[Start of Collected material]
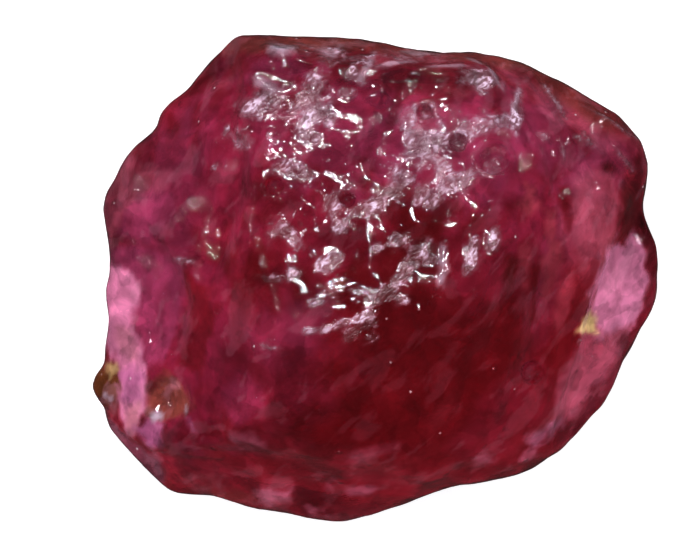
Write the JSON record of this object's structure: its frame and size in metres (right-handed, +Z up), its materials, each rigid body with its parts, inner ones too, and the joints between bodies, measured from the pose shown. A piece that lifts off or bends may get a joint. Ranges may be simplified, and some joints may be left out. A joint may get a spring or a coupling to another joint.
{
  "type": "raw ruby crystal",
  "caption": "Uncut, water-worn ruby crystal, clear deep red with pink thin edges and an etched skin, lying on a flat parting face.",
  "frame": {"origin": "under the middle of the stone's box, on the plane of its flat resting face", "axes": "+Z up out of the crown; +X along the stone's length, away from the iron-stained nub; +Y towards the steep upper edge"},
  "size_m": [0.0122, 0.0104, 0.0054],
  "materials": {
    "ruby": "see-through corundum with a glossy, etched and water-worn natural skin"
  },
  "bodies": {
    "root": {"ruby_crystal": "ruby"}
  },
  "joints": []
}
[End of Collected material]
Reproduce the full listing exactly.

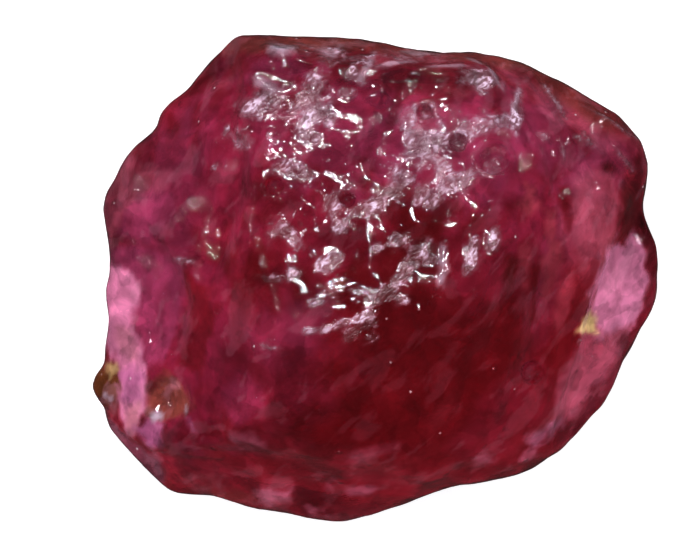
Write the JSON record of this object's structure: its frame and size in metres (right-handed, +Z up), its materials, each rigid body with its parts, inner ones too, and the joints between bodies, measured from the pose shown. A piece that lifts off or bends may get a joint. Ranges may be simplified, and some joints may be left out. A joint may get a spring or a coupling to another joint.
{
  "type": "raw ruby crystal",
  "caption": "Uncut, water-worn ruby crystal, clear deep red with pink thin edges and an etched skin, lying on a flat parting face.",
  "frame": {"origin": "under the middle of the stone's box, on the plane of its flat resting face", "axes": "+Z up out of the crown; +X along the stone's length, away from the iron-stained nub; +Y towards the steep upper edge"},
  "size_m": [0.0122, 0.0104, 0.0054],
  "materials": {
    "ruby": "see-through corundum with a glossy, etched and water-worn natural skin"
  },
  "bodies": {
    "root": {"ruby_crystal": "ruby"}
  },
  "joints": []
}